My noble friend mentioned that he was at Hampden singing “Flower of Scotland”. I have to beat him at that. I was at Murrayfield in 1990 when David Sole marched out and Scotland won the Grand Slam. We all sang “Flower of Scotland” and I was among them singing heartily. I accept that I was singing the words printed in the programme and did not know them off by heart, but I was singing them heartily. I support Scotland when it plays. I will also support the British team when it takes part in the Olympics next year. I even support Europe in the Ryder Cup. It depends on what the sporting occasion is as to where my support will lie.
There is no divide, so the SNP has to tell us why it wants us to split away from the rest of the United Kingdom. I am in some ways typical in this.
The one area that the noble Lord has not touched on is the possible difference in social aspiration. England and London are overwhelmingly Conservative and Scotland is not. Is he happy that Scotland should be governed perennially by right-of-centre parties when his own country does not espouse those values?
Those may be the social aspirations in London but I am not at all convinced. Certainly in several elections recently, the Labour Party has had a clear majority of Members of Parliament from London. Equally, the social aspirations of the people of Manchester are very similar to those of the people of Glasgow, as are those of the people of Newcastle to those of the people of Edinburgh, Glasgow and elsewhere. Those are the aspirations of the urban working class as opposed to the rural working class.
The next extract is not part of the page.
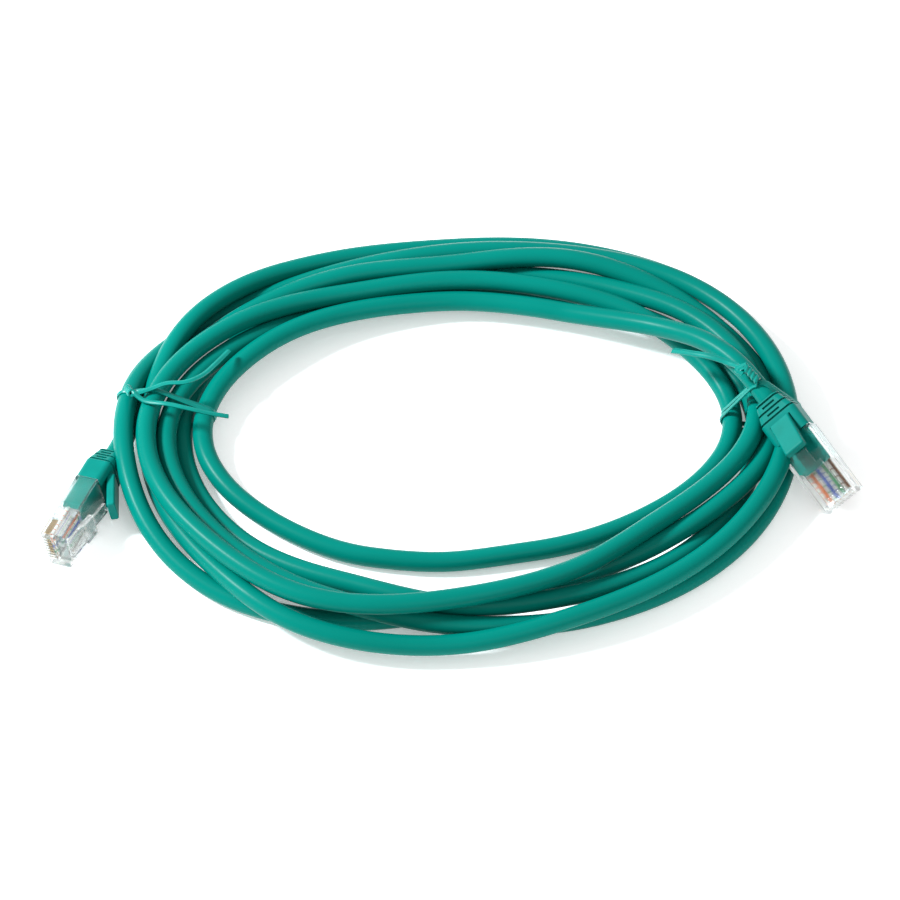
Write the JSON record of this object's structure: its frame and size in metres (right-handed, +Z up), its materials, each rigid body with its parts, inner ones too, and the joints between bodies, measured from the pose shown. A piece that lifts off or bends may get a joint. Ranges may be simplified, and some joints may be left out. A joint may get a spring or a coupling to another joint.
{
  "type": "ethernet patch cable",
  "caption": "Coiled network patch cable with a clear modular plug and snagless boot at each end, wound in an oval and held by two twist ties.",
  "frame": {"origin": "bottom centre of the whole object as it lies on a table", "axes": "+Z up, +X along the long axis of the oval coil towards plug B, +Y away from the side where the plugs point"},
  "size_m": [0.2155, 0.1462, 0.0222],
  "materials": {
    "plug_clear": "clear polished",
    "contact_gold": "gold plated",
    "mould_green": "smooth",
    "boot_green": "smooth satin",
    "jacket": "smooth satin",
    "tie_plastic": "smooth",
    "tie_steel": "drawn",
    "wire_white_orange": "smooth",
    "wire_orange": "smooth",
    "wire_white_green": "smooth",
    "wire_blue": "smooth",
    "wire_white_blue": "smooth",
    "wire_green": "smooth",
    "wire_white_brown": "smooth",
    "wire_brown": "smooth"
  },
  "bodies": {
    "cable": {"plug_a_housing": "plug_clear", "plug_a_contacts": "contact_gold", "plug_a_mould": "mould_green", "plug_a_cable_end": "jacket", "plug_a_boot": "boot_green", "plug_a_wire_white_orange": "wire_white_orange", "plug_a_wire_orange": "wire_orange", "plug_a_wire_white_green": "wire_white_green", "plug_a_wire_blue": "wire_blue", "plug_a_wire_white_blue": "wire_white_blue", "plug_a_wire_green": "wire_green", "plug_a_wire_white_brown": "wire_white_brown", "plug_a_wire_brown": "wire_brown", "plug_b_housing": "plug_clear", "plug_b_contacts": "contact_gold", "plug_b_mould": "mould_green", "plug_b_cable_end": "jacket", "plug_b_boot": "boot_green", "plug_b_wire_white_orange": "wire_white_orange", "plug_b_wire_orange": "wire_orange", "plug_b_wire_white_green": "wire_white_green", "plug_b_wire_blue": "wire_blue", "plug_b_wire_white_blue": "wire_white_blue", "plug_b_wire_green": "wire_green", "plug_b_wire_white_brown": "wire_white_brown", "plug_b_wire_brown": "wire_brown", "coil": "jacket", "tail_a": "jacket", "tail_b": "jacket", "tie_left_ribbon": "tie_plastic", "tie_left_wire": "tie_steel", "tie_right_ribbon": "tie_plastic", "tie_right_wire": "tie_steel"},
    "latch_a": {"plug_a_latch": "plug_clear"},
    "hood_a": {"plug_a_hood": "boot_green"},
    "latch_b": {"plug_b_latch": "plug_clear"},
    "hood_b": {"plug_b_hood": "boot_green"}
  },
  "joints": [
    {"name": "hood_a_press", "type": "hinge", "parent": "cable", "child": "hood_a", "pos_m": [-0.09035, -0.01726, 0.00699], "axis": [0.1656, -0.0806, -0.9829], "range_deg": [0, 10.2], "stiffness_Nm_per_rad": 0.02},
    {"name": "latch_a_press", "type": "hinge", "parent": "cable", "child": "latch_a", "pos_m": [-0.09987, -0.03962, 0.00722], "axis": [-0.1656, 0.0806, 0.9829], "range_deg": [0, 6], "stiffness_Nm_per_rad": 0.02},
    {"name": "hood_b_press", "type": "hinge", "parent": "cable", "child": "hood_b", "pos_m": [0.08634, -0.00435, 0.01615], "axis": [0.7342, 0.3069, 0.6057], "range_deg": [0, 10.2], "stiffness_Nm_per_rad": 0.02},
    {"name": "latch_b_press", "type": "hinge", "parent": "cable", "child": "latch_b", "pos_m": [0.09993, -0.02329, 0.00928], "axis": [-0.7342, -0.3069, -0.6057], "range_deg": [0, 6], "stiffness_Nm_per_rad": 0.02}
  ],
  "couplings": [
    {"joint": "latch_a_press", "follows": "hood_a_press", "ratio": 0.588},
    {"joint": "latch_b_press", "follows": "hood_b_press", "ratio": 0.588}
  ]
}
The aspirations of people from the highlands are different from those elsewhere.
The third thing that the SNP has to do is say what it means by “independence”. If you look at its own Scottish National Party website, it still does not tell you what it means. I have always assumed that it wanted to establish—I will not use the word “separate” because I gather it objects to that—an independent nation state on its own, with its own social security system, army, ambassadorial services around the world, a taxation system that is totally separate from ours and a currency, unless it wishes to be in Europe when Europe will tell it that it has to adopt the euro. I always thought that that was what it meant. It now seems to want to fudge that. It is constantly fudging what independence means. To me, it is clear cut; that is what it means.
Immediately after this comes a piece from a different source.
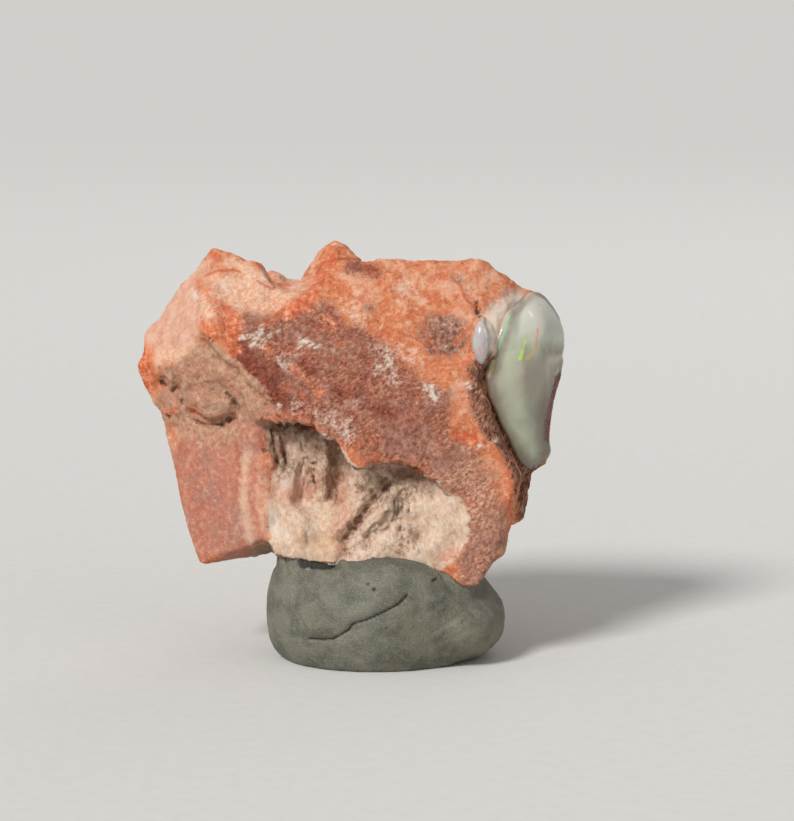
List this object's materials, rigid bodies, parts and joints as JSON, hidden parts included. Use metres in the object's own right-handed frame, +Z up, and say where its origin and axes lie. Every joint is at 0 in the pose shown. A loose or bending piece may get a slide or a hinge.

I do not know whether I, as someone who comes here and has a flat in London, will have an English passport or a Scottish one. Presumably, when you come from Scotland to England and it is a separate state, you will have to carry a passport. Some people say that that is how it is in Europe. I have to carry a passport if I go to France, Germany, Spain or Portugal—all parts of Europe. What is so different in that? Does it want that or does it just want devolution-max? No, it does not want that. Its own supporters hate the English so much that they want an independent, separate state. It is time that we demanded that the SNP tells us exactly what it wants an independent Scotland to be and what it means by that term. That is why, although I give the Bill a cautious welcome, I will consider some details at considerable length in Committee in the coming weeks.